I stood at the edge of the battlefield, but it was not a field it was a city, a schoolyard, a hospital, a hunger-line wrapped in barbed wire.
The smoke rose like incense, but it did not carry prayers only the stench of gunpowder and grief. And I heard the Lord cry, “Woe to those who join house to house, who add field to field, until there is no room left…” (Isaiah 5:8)
I opened my mouth, but it was not my voice that spoke it was the wind through the torn limbs of children buried beneath the rubble you call freedom.
I walked through your drone-lit deserts, where the sun never sets on your violence. I saw satellites turn to serpents, and tanks slither like beasts from Revelation each bearing the mark of a flag that forgot the face of God.
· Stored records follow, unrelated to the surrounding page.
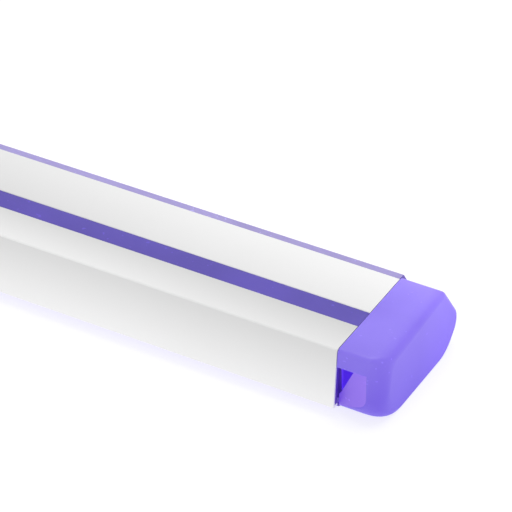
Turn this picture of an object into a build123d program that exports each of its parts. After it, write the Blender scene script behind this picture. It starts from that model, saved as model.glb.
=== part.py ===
from build123d import *

import os
from math import hypot

# LED light tube: a slim linear light with a tinted diffuser tube, white sheet covers and
# pull-off end caps.
#
# Frame: +X along the tube, +Y from the white side wall to the sloped diffuser side, +Z up to the
# mounting face. The origin is under the middle of the tube, on the surface that it stands on.
# Millimetres.

os.makedirs("parts", exist_ok=True)

# ---------------------------------------------------------------- driving dimensions
length = 600.0              # over both end caps
height = 35.0               # underside of the diffuser to the mounting face
cap_length = 22.0           # visible length of an end cap
seam_gap = 0.3              # between the tube's end and the end cap
wall = 1.8                  # diffuser tube wall
sheet = 1.0                 # thickness of the white covers

crease_y = -33.7            # bend between the top and the side wall
foot_y = -37.6              # lower outer corner of the side wall, which leans outwards
foot_z = 5.6
slot_near_y = -15.3         # edges of the open slot between the two covers
slot_far_y = -4.8
cover_far_y = 22.3          # far edge of the top cover, against the lip
lip_y = 25.8                # outer edge of the diffuser's lip
bulge_y, bulge_z = 39.3, 13.5      # widest corner of the diffuser, before rounding
floor_far_y = 25.6          # far corner of the flat underside, before rounding
floor_near_y = -25.5        # near corner of the flat underside
hem_y, hem_z = -33.9, 4.2   # corner beside the folded foot of the side wall
cap_far_y = 23.6            # far top corner of an end cap, before rounding
cap_bulge_y, cap_bulge_z = 38.6, 12.7
cap_core_y = -32.2          # near side of the cap's hollow core, before its wall

end_x = length / 2 - cap_length    # the tube's end
tube_length = 2 * end_x
web_top = height - sheet           # seat of the covers
web_bottom = web_top - wall
rib_width = 5.0                    # thick ribs inside the tube, under the covers' grooves
rib_bottom = web_bottom - 2.0

# ---------------------------------------------------------------- helpers


def outline(points, radii):
    """Closed outline through the points, with one corner radius for each."""
    with BuildLine() as edge:
        FilletPolyline(*points, radius=radii, close=True)
    return edge.edges()


def inset(points, distance):
    """Corners of a convex clockwise outline moved inwards by the distance."""
    count = len(points)
    lines = []
    for i, (ay, az) in enumerate(points):
        by, bz = points[(i + 1) % count]
        run = hypot(by - ay, bz - az)
        uy, uz = (by - ay) / run, (bz - az) / run
        lines.append((ay + uz * distance, az - uy * distance, uy, uz))
    corners = []
    for i in range(count):
        ay, az, uy, uz = lines[i - 1]
        by, bz, vy, vz = lines[i]
        step = ((by - ay) * vz - (bz - az) * vy) / (uy * vz - uz * vy)
        corners.append((ay + uy * step, az + uz * step))
    return corners


def wall_inner_y(z):
    """Inner face of the leaning side wall at a height."""
    lean = (foot_y - crease_y) / (height - foot_z)
    return crease_y + lean * (height - z) + sheet * hypot(1, lean)


def slope_y(z):
    """Outer face of the sloped diffuser side at a height."""
    return lip_y + (bulge_y - lip_y) * (height - z) / (height - bulge_z)


def cap_slope_y(z):
    """Outer face of an end cap's sloped side at a height."""
    return cap_far_y + (cap_bulge_y - cap_far_y) * (height - z) / (height - cap_bulge_z)


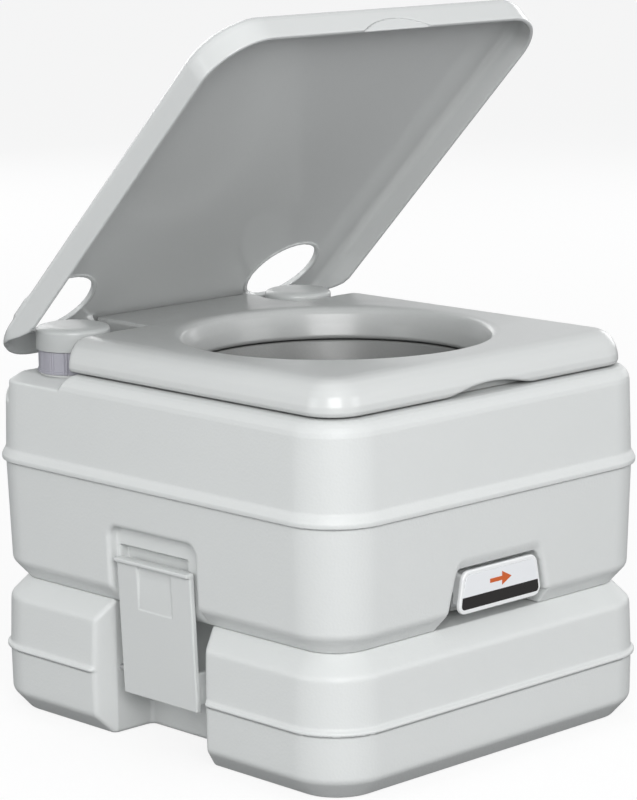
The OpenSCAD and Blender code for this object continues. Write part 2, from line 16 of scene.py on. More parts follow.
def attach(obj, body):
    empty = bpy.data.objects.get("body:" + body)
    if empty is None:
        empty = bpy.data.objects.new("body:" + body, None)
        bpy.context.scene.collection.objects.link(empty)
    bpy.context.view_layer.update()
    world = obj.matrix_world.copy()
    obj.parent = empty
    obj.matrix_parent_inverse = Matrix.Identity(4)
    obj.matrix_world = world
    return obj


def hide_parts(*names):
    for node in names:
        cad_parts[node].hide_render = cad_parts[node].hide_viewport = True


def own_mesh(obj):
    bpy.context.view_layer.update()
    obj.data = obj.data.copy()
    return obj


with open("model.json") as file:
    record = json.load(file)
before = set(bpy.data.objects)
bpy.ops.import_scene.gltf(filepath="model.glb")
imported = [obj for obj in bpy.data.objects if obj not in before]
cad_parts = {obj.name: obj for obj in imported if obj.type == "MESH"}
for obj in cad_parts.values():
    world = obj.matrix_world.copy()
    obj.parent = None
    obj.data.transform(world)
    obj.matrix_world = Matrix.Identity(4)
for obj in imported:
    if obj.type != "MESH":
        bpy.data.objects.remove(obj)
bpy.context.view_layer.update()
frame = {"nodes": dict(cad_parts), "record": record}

I saw generals feasting not on bread, but on bones. They passed chalices of profit, drinking deep from the blood of conscripts who kissed their babies goodbye to fight wars they didn’t choose.
And the Lord thundered: “You have sown the wind, you shall reap the whirlwind!” (Hosea 8:7)
O rulers, I saw your missiles etched with verses you do not live. I saw your war rooms lit with candles, but no light reached your hearts. You bend knee in prayer as your hands press the launch.
You call down fire, and dare call it holy. But I say to you: The God of the burning bush does not dwell in your infernos.
I beheld your towers those glass altars of greed and I watched them shatter when the breath of the widow rose in judgment.
I heard the psalmist weep: “They crush your people, O Lord, and oppress your inheritance; they slay the widow and the stranger, they murder the fatherless.” (Psalm 94:5-6)
And then, in a field of craters, I saw a single child stand shoeless, dust-covered, holding no flag. And a voice like many waters whispered: “From such as these comes the kingdom.”
And I, trembling, asked the Lord: “Who shall ascend your holy hill?”
And the Lord replied, “Not those who build empires with the bones of the poor, but those who bear peace like wounds. Not those who hold power with clenched fists, but those who empty their hands to heal.” (Micah 6:8)
I saw the end of the empire. Not with an explosion, but with a cry. A final trumpet not of triumph, but truth.
Babylon fell again. Not in some ancient ruin, but in a boardroom in D.C., a palace in Moscow, a bunker in Tel Aviv, a parliament in Tehran.
And in the silence that followed, the meek began to sing.